Je viens de mentionner l’importance des valeurs chrétiennes dans la solution des problèmes sociaux et familiaux, et je voudrais souligner ici leur importance dans la vie publique tout entière. Il en va pour la femme comme pour l’homme : lorsqu’elle est amenée à participer à l’activité politique, sa foi chrétienne lui confère la responsabilité d’accomplir un véritable apostolat, c’est-à-dire de rendre un service chrétien à toute la société. Il ne s’agit pas de représenter officiellement ou officieusement l’Église dans la vie publique, et encore moins de se servir de l’Église pour sa carrière personnelle ou pour les intérêts de son parti. Au contraire, il s’agit de former, en toute liberté, ses propres opinions sur tous les sujets temporels qui sont laissés à la liberté des chrétiens et d’assumer ses responsabilités personnelles en matière de pensée et d’action, en restant conséquent avec la foi qu’on professe.

Je ne comprends pas ces catholiques – et moins encore ces prêtres – qui, depuis des années, la conscience tranquille, conseillent l’emploi de la pilule pour éviter la conception : car on ne saurait, sans triste désinvolture, ignorer l’enseignement pontifical. Ils ne peuvent non plus alléguer – comme ils le font, avec une légèreté incroyable – que le pape, lorsqu’il ne parle pas ex cathedra, est un simple docteur privé sujet à l’erreur. Juger que le pape se trompe et pas eux, cela suppose déjà une arrogance démesurée.

Ils oublient, au surplus, que le souverain pontife n’est pas seulement un docteur – infaillible, quand il le dit expressément – mais encore le suprême législateur. Et dans le cas présent, ce que l’actuel pontife Paul VI a disposé, d’une manière qui ne permet aucune équivoque, c’est qu’il faut suivre en cette matière si délicate – car elles sont toujours en vigueur – toutes les dispositions du saint pontife Pie XII, de vénérée mémoire : et Pie XII a seulement permis quelques procédés naturels – non pas la pilule – pour éviter la conception dans des cas isolés et difficiles. Conseiller le contraire est, par conséquent, désobéir gravement au Saint-Père en matière grave.

Je pourrais écrire un gros volume sur les conséquences malheureuses qu’entraîne, dans tous les ordres, l’emploi de ces moyens, ou d’autres, contre la conception : destruction de l’amour conjugal, le mari et la femme ne se regardent plus comme des époux, ils se regardent comme des complices, malheur, infidélité, déséquilibres spirituels et mentaux, maux incalculables pour les enfants, perte de la paix dans le ménage… Mais je ne l’estime pas nécessaire, je préfère me limiter à obéir au pape.
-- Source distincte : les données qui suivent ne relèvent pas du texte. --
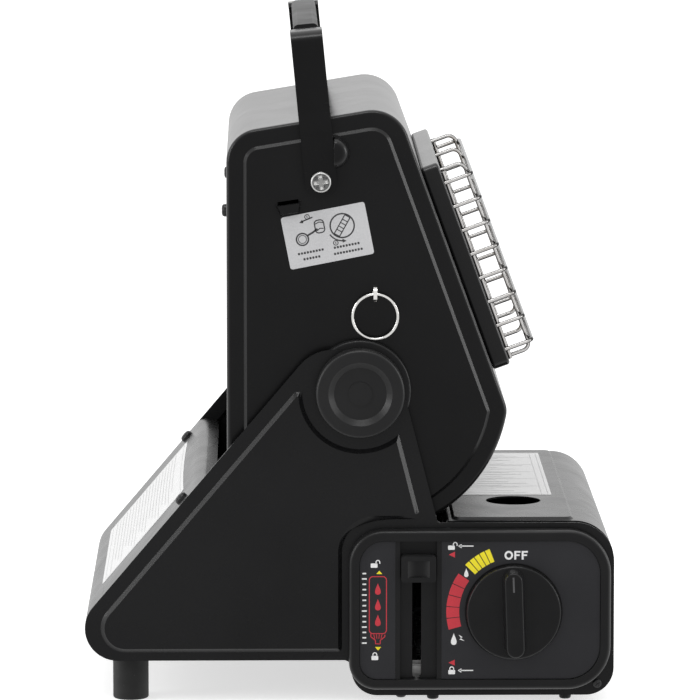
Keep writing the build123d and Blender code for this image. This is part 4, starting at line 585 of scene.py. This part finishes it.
lid_inset = 1.75  # the keyline runs this far inside the plate's edge
frame_line = edged(rounded(lid_wide - 2 * lid_inset, lid_deep - 2 * lid_inset, 0.4), 3)
table = [table_line(frame_line, 0.4, closed=True)]
inner_x = lid_wide / 2 - 5.0
column_end = lid_deep / 2 - lid_inset
table.append(table_line([(inner_x, -column_end), (inner_x, 0), (inner_x, column_end)], 0.35))
for row in range(22):
    level = -lid_deep / 2 + 7.0 + 6.1 * row
    long = 34.0 - (row * 7 % 5) * 4.0
    start = -lid_wide / 2 + 5.0 + (row % 2) * 1.5
    table.append(table_line([(start, level), (start + long / 2, level), (start + long, level)], 0.9))
    if row % 4 == 3:
        between = level + 3.0
        table.append(table_line([(-lid_wide / 2 + 2, between), (0, between), (inner_x, between)], 0.3))
build("lid_plate_rules", table, lid_place, pale_ink, "lid")


# ---------------------------------------------------------------------------------------------------
# Pivots: bolts, nuts and washers of plated steel through hollow bosses, under moulded caps with a dished
# face. The caps are a softer black than the enamel, with a fine grain.
# ---------------------------------------------------------------------------------------------------
cap_dark, cap_light = (0.0090, 0.0090, 0.0094), (0.0125, 0.0125, 0.0130)
cap_black = coat("cap_black", cap_dark, cap_light, rough=(0.34, 0.44), peel=0.4, gloss=0.20, cloud=26.0)
dress(cap_black, "pivot_caps")
bolt_zinc = plated("bolt_zinc", (0.58, 0.58, 0.57), rough=(0.22, 0.34), crystal=900.0, roll=(1, 1, 1))
dress(bolt_zinc, "pivot_bolts", "hub_nuts", "hub_washers")


# ---------------------------------------------------------------------------------------------------
# Head shell: two pressed sides, a wrapped back and roof, a belly and a front panel, in stoved enamel.
# The wrap is a little glossier, as it is sprayed flat before it is bent.
# ---------------------------------------------------------------------------------------------------
side_dark, side_light = (0.0050, 0.0050, 0.0053), (0.0070, 0.0070, 0.0074)
head_enamel = coat("head_enamel", side_dark, side_light, rough=(0.22, 0.28), peel=1.2, gloss=0.13, fleck=0.2)
dress(head_enamel, "head_side_near", "head_side_far", "front_panel")
roof_dark, roof_light = (0.0060, 0.0060, 0.0064), (0.0085, 0.0085, 0.0090)
roof_enamel = coat("roof_enamel", roof_dark, roof_light, rough=(0.22, 0.25), peel=1.4, gloss=0.20,
                   edge=0.9, cloud=9.0)
dress(roof_enamel, "head_wrap", "head_belly", "burner_frame")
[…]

Si, un jour, le souverain pontife décidait que l’emploi d’un médicament déterminé pour éviter la conception est licite, je me conformerais aux instructions du Saint-Père ; et, m’en tenant aux normes pontificales et à celles de la théologie morale, examinant dans chaque cas les dangers évidents auxquels je viens de faire allusion, je donnerais à chacun, en conscience, mon conseil.
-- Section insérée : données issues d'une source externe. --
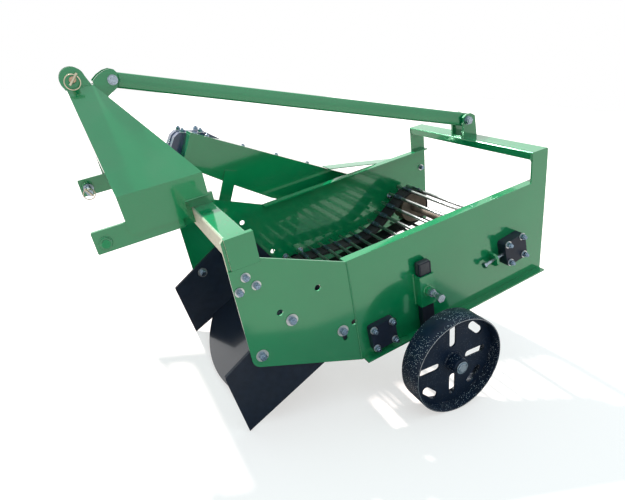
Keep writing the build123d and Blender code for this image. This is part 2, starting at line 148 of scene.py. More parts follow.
def buildDust():
    tree, source, sink = newGroup("dustFilm", [
        ("Scale", "NodeSocketFloat", 9.0), ("Amount", "NodeSocketFloat", 0.3),
        ("Towards", "NodeSocketVector", (0, 0, 1)), ("Elsewhere", "NodeSocketFloat", 0.25),
        ("Bare", "NodeSocketFloat", 0.42), ("Full", "NodeSocketFloat", 0.72)],
        [("Mask", "NodeSocketFloat")])
    value = source.outputs
    patch = ramp(tree, noise(tree, value["Scale"], 6), value["Bare"], value["Full"])
    lie = ramp(tree, facing(tree, value["Towards"]), 0.0, 0.95, value["Elsewhere"], 1.0)
    film = maths(tree, "MULTIPLY", maths(tree, "MULTIPLY", patch, lie), value["Amount"])
    tree.links.new(film, sink.inputs["Mask"])
    return tree


def buildGrain():
    tree, source, sink = newGroup("paintGrain", [
        ("Scale", "NodeSocketFloat", 60.0), ("Spread", "NodeSocketFloat", 0.2),
        ("Base", "NodeSocketColor", (0.5, 0.5, 0.5, 1))], [("Colour", "NodeSocketColor")])
    value = source.outputs
    swing = ramp(tree, noise(tree, value["Scale"], 4), 0.3, 0.7, 0.0, value["Spread"])
    tree.links.new(mixColour(tree, swing, value["Base"], (0, 0, 0, 1)), sink.inputs["Colour"])
    return tree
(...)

Et je tiendrai toujours compte du fait que ceux qui sauveront notre monde d’aujourd’hui, ce ne sont pas ceux qui prétendent anesthésier la vie de l’esprit et tout réduire à des questions économiques ou de bien-être matériel, mais ceux qui savent que la norme morale est en fonction du destin éternel de l’homme : ceux qui ont foi en Dieu, affrontent généreusement les exigences de cette foi et propagent chez ceux qui les entourent le sens transcendant de notre vie sur la terre.

C’est cette certitude qui doit conduire, non pas à encourager l’évasion, mais à tout mettre en œuvre, efficacement, pour que chacun ait les moyens matériels nécessaires, pour qu’il y ait du travail pour tous, et que personne ne se trouve injustement limité dans sa vie familiale et sociale.